Trascorsi 30 minuti iniziate controllare la consistenza
della confettura con la prova “del piattino” (b); nel caso
risultasse ancora troppo liquida, aggiungete ½ bustina di pectina (Fruttapec)
che avrete mescolato con lo zucchero tenuto da parte e fate cuocere per altri
10 minuti controllando ogni nuovamente la consistenza della vostra confettura
con la prova “del piattino”.
Se ancora non bastasse, aggiungete l’altra metà
della bustina (con lo zucchero rimasto) e procedete allo stesso modo dell’aggiunta
precedente.
Ottenuta la consistenza
desiderata, aggiungete il brandy e fate svaporare l’alcol (a fiamma viva) per
3-4 minuti; eliminate i pezzi di baccello di vaniglia e riempite con la confettura bollente i vasetti, ben caldi, sino a
1-1,5 cm dal bordo; chiudete con il tappo, capovolgete i vasetti e lasciate
raffreddare a temperatura ambiente in modo che si ottenga il sottovuoto (c)..

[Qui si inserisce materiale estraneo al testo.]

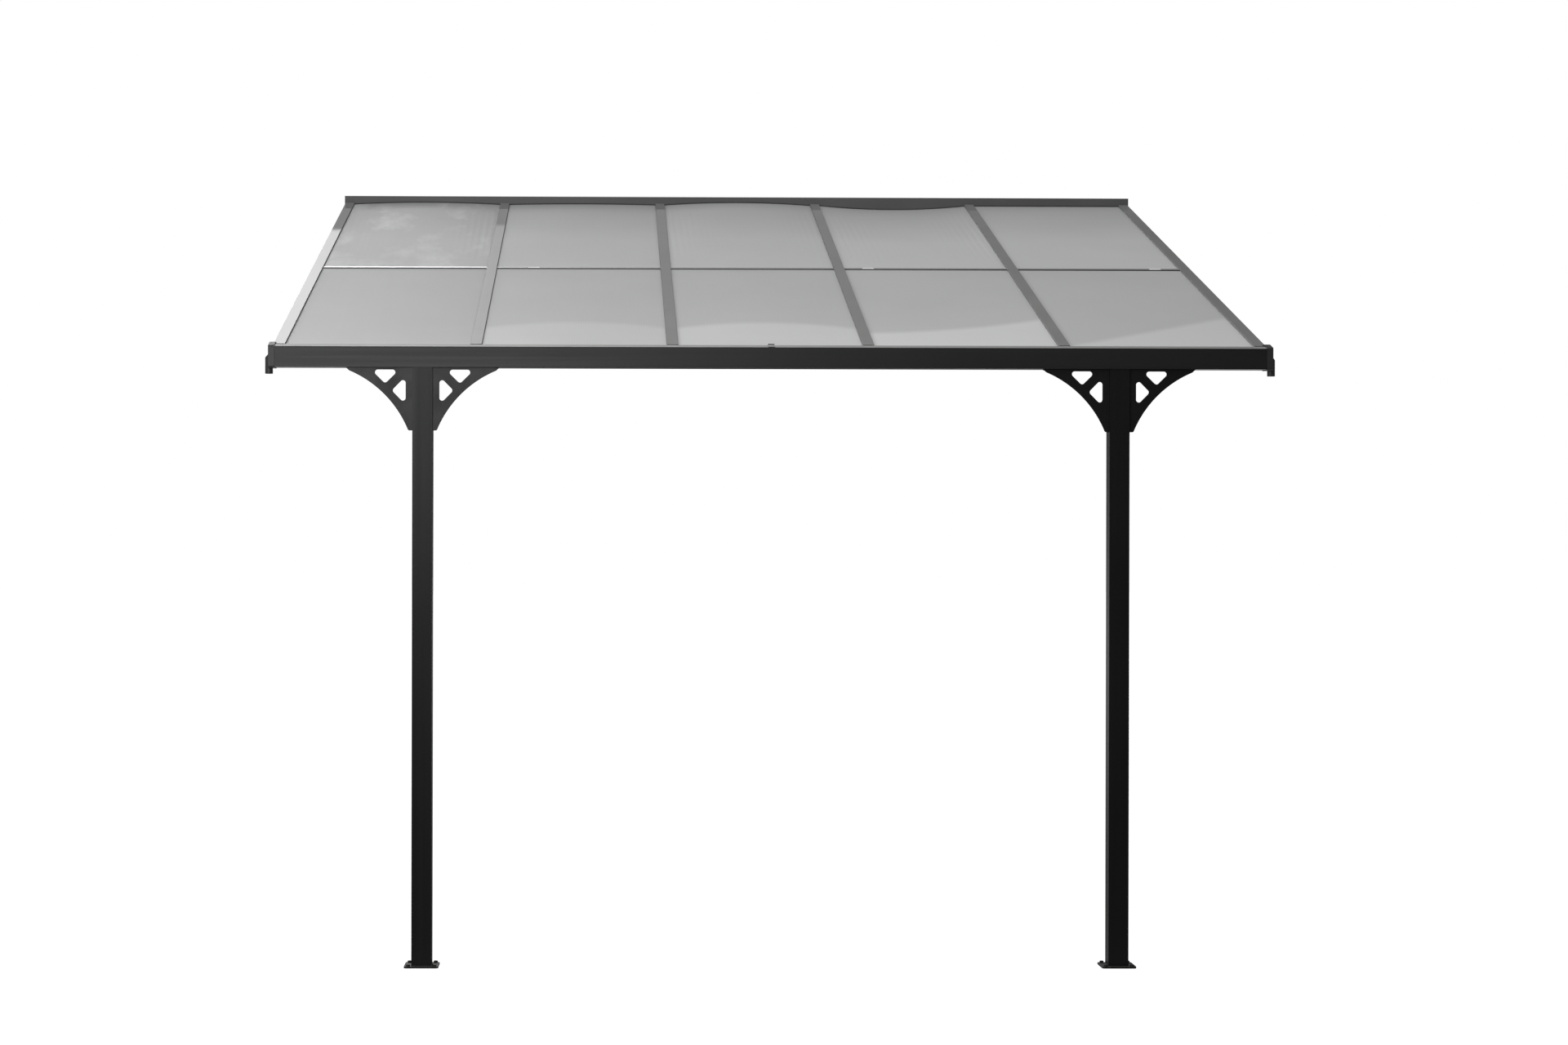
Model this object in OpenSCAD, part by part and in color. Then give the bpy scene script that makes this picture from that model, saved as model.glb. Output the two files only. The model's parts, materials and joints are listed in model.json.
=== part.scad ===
// Wall-mounted patio cover: a sloping sheet roof on six rafters, hung on a wall ledger
// and carried at the front by a gutter beam on two posts with arched corner brackets.
// Origin: centre of the ledger's flat back face. X runs along the wall, the roof
// reaches towards -Y and Z is up.

/* [Overall] */
// Width over the gutter end caps
roof_w = 3600; // [2600:10:4400]
// Depth from the wall to the front face of the gutter
roof_d = 3000; // [2000:10:3600]
// Slope of the roof in degrees
slope = 15.85; // [9:0.05:20]
// Clear height under the gutter
headroom = 2147; // [1900:1:2500]

/* [Wall ledger] */
// Distance of the ledger's ends inside the gutter's ends
ledger_inset = 9; // [0:1:12]
// Depth of the ledger from the wall
ledger_d = 40; // [30:1:60]
// Height of the ledger with its screw flange
ledger_h = 120; // [110:1:160]
// Height of the ledger's face above the rafter caps
ledger_face = 30; // [15:1:45]
// Wall thickness of the ledger
ledger_wall = 3; // [2:0.5:5]
// Length of the shelf under the rafter ends
shelf_len = 38; // [25:1:60]
// Radius of the wall bolt holes
wall_bolt_r = 5.5; // [3:0.5:8]
// Distance of the outer wall bolts from the roof's sides
wall_bolt_inset = 300; // [100:10:400]
// Height of the wall bolts above the ledger's lower edge
wall_bolt_up = 16; // [12:1:24]
// Thickness of the ledger's end caps
ledger_cap = 3; // [2:0.5:6]

/* [Rafters] */
// Distance of the outer rafter centres inside the gutter's ends
rafter_inset = 33; // [30:1:60]
// Height of a rafter with its cap
rafter_h = 52; // [44:1:70]
// Width of a rafter's seat flanges and of its cap
rafter_w = 40; // [32:1:50]
// Width of a rafter's box section
rafter_box = 30; // [22:1:32]
// Wall thickness of a rafter
rafter_wall = 2.2; // [1.6:0.1:3]
// Height of the cap above the sheets
cap_h = 8; // [5:0.5:12]
// Wall thickness of the cap
cap_wall = 2; // [1.5:0.1:3]
// Width of the rafter's screw slot
slot_w = 6; // [4:0.5:8]
// Wall thickness of the rafters' end plugs
plug_t = 2; // [1.5:0.1:3]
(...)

Nel caso che qualche vasetto non risulti
sottovuoto, porli in frigorifero e consumare la confettura nell’arco di qualche
giorno.
3 -
Presentazione.
I vasetti correttamente preparati vanno conservati,
sempre capovolti, in dispensa e hanno una durata di qualche mese (sino ad 1
anno in funzione del contenuto di zucchero).
Una volta aperti, i vasetti vanno riposti in
frigorifero sempre capovolti, e la confettura va consumata nell’arco di una
settimana.
Questa confettura è ottima, per colazione o
merenda, spalmata su crostini di pane o in accompagnamento con formaggi
stagionati.
(a) La quantità di
addensante a base di pectina (per esempio Fruttapec della Cameo) è molto
soggettivo: più pectina si usa, più la confettura risulterà soda e compatta;
personalmente io preferisco che la confettura resti abbastanza morbida e
spalmabile.
(b) La prova del piattino consiste nel versare un
cucchiaino di confettura sul piattino, lasciare raffreddare e inclinare il
piattino; se la confettura non scivola via, è pronta.
(c) Quando i vasetti si saranno raffreddati, se in
sottovuoto si sarà formato correttamente, premendo al centro del tappo deve
rimanere un avvallamento e non fare più clic-clac.